Ahead of the campaign, Rahul had struck a note of succinct determination: “We will not let Modi win.” Thereafter, he provided little evidence he wanted to act on his dare. There was no credible attempt to build a national coalition to take on Modi and his formidable poll machine.

In Uttar Pradesh, where it desperately needed crutches, it went in limping and ended up on its face. In Delhi, the bid for an alliance with the Aam Aadmi Party became an embarrassing start-stutter-stop affair that took away more than just the seven Delhi seats; it took away voter confidence from the Congress assertion that 2019 was a battle in which it would “not let Modi win”.

The Congress had one stable partner in the north — Lalu Prasad’s RJD in Bihar. But with Lalu in jail, it was an orphaned alliance that neither Tejashwi Yadav nor Rahul could project with any authority. It was left for far corners of Tamil Nadu and Kerala to shore up the tattered numbers the UPA has returned with a second time running.

Where it did seem to have the beginnings of a story, it lacked an effective teller. NYAY, the Congress’s flagship promise, barely had any resonance on the ground.
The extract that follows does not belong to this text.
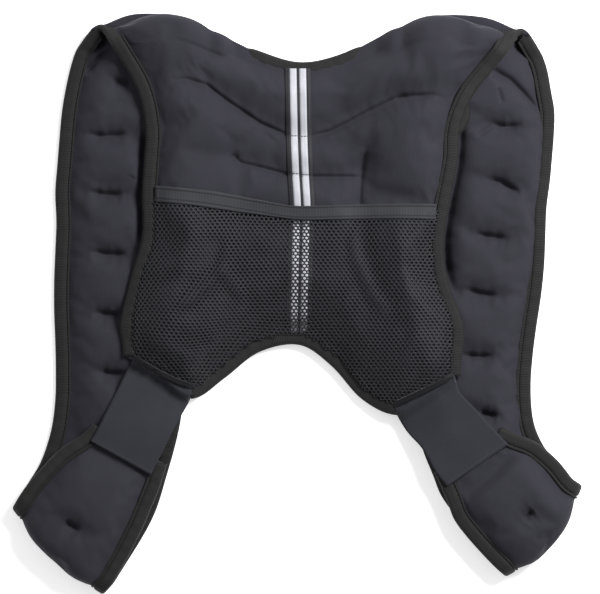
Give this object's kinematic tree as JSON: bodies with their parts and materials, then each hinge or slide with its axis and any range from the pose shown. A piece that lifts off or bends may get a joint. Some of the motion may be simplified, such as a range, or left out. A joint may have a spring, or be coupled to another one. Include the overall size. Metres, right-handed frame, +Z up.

Far from it, large sections of the electorate seemed not even aware of the promise, the Congress palpably lacked the men or the means to take the message to the ground.

Recurrently on the campaign field in Uttar Pradesh and Bihar — and this echo was brought back by colleagues who travelled to other parts too — I heard the refrain: “Congress charcha mein nahin hai” (Congress is not in the reckoning.)
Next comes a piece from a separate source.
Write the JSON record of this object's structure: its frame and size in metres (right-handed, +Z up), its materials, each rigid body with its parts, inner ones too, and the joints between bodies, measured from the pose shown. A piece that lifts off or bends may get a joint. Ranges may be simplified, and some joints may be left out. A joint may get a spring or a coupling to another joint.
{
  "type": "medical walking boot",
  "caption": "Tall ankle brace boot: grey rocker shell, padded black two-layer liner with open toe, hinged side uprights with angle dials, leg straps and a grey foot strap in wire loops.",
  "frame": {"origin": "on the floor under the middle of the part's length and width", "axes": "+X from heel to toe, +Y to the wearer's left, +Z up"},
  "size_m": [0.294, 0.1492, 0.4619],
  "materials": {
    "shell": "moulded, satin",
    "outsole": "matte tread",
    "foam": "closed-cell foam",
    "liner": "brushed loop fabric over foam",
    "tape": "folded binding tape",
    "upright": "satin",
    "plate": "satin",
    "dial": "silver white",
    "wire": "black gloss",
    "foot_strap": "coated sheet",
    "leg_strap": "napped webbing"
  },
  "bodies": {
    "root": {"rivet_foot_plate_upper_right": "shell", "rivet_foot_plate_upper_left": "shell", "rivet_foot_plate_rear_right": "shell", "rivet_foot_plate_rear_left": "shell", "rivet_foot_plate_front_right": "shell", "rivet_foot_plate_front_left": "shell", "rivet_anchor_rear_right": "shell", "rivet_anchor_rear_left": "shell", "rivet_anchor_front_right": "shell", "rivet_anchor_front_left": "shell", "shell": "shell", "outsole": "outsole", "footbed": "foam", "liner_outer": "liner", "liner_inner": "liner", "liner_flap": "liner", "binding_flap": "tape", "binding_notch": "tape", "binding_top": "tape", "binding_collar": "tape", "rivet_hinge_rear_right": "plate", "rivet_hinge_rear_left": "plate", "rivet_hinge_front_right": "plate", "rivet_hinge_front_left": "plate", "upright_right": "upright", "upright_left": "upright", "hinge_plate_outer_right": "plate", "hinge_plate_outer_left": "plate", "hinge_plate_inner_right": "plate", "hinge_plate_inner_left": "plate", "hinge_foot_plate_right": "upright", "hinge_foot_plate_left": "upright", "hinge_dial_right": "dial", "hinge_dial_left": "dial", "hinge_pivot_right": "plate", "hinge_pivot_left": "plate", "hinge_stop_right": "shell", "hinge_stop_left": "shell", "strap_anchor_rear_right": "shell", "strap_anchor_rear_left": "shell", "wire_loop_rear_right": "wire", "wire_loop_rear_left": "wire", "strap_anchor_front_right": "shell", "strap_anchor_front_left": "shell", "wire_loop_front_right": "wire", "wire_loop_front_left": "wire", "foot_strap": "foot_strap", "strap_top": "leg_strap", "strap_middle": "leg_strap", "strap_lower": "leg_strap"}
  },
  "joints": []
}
So even if the Congress had a story — on unemployment, on rural distress, on alleged corruption in the Rafale deal, on the alleged mutilation of institutions — few had got to hear it, or bothered to.
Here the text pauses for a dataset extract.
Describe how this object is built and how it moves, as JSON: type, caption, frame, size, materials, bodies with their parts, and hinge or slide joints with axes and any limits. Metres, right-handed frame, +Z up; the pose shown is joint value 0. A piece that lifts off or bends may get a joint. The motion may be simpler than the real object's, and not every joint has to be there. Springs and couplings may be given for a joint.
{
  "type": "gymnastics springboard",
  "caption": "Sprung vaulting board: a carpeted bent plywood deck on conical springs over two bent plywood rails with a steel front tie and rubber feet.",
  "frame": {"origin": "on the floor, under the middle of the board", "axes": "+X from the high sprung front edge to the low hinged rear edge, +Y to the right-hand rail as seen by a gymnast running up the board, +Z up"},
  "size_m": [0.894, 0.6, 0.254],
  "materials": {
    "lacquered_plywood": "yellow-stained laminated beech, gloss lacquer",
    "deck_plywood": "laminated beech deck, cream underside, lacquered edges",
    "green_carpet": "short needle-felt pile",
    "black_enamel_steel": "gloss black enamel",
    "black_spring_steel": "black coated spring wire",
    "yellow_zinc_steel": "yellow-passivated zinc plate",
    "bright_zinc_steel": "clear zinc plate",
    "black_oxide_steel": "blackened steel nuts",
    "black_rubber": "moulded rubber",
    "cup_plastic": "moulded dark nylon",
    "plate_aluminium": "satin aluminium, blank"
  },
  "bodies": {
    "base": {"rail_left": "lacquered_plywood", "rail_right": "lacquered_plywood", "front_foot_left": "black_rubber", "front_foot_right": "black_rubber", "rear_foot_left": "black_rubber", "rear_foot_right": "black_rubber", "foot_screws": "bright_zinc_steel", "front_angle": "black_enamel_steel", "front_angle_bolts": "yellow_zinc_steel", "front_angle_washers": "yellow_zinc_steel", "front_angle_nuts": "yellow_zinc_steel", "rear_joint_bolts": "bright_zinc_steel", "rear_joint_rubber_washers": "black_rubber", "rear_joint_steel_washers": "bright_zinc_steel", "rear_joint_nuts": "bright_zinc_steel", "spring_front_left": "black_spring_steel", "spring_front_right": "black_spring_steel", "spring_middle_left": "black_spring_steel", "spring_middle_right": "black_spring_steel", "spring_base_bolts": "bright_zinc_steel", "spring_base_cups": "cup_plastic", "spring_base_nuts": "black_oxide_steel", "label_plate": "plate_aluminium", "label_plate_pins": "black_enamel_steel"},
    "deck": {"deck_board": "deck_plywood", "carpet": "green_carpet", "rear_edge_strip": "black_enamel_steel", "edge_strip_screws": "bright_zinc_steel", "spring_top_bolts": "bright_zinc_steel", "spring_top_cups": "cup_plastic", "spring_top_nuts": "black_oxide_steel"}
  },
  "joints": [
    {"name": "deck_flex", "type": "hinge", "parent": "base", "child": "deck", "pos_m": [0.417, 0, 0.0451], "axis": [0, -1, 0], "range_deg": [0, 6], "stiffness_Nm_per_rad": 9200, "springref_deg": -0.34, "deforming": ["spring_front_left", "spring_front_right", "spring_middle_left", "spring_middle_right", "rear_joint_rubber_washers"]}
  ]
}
The defining moment of the campaign to me was meeting the desolate chowkidar of the defunct Motihari Sugar Mill in north-west Bihar. In 2014, Modi had famously promised to get the mill going, even said the next time he would come he would sweeten his tea with a spoonful from the mill.

“Promise belied?” I asked the guard. “Yes, so far,” he replied, “but if anyone can get this mill going again, it is Modiji, nobody else.” Such was the investment of faith in him; more importantly, such was the utter lack of faith in any other.

Does it tell us anything that in the 188 seats where the BJP went head to head against the Congress, it won 174 with a 93 per cent victory rate? It probably tells us the Congress could not bring itself to even pretend as contestant in the Game of Thrones; turns out it had no game, turns out it has no throne either.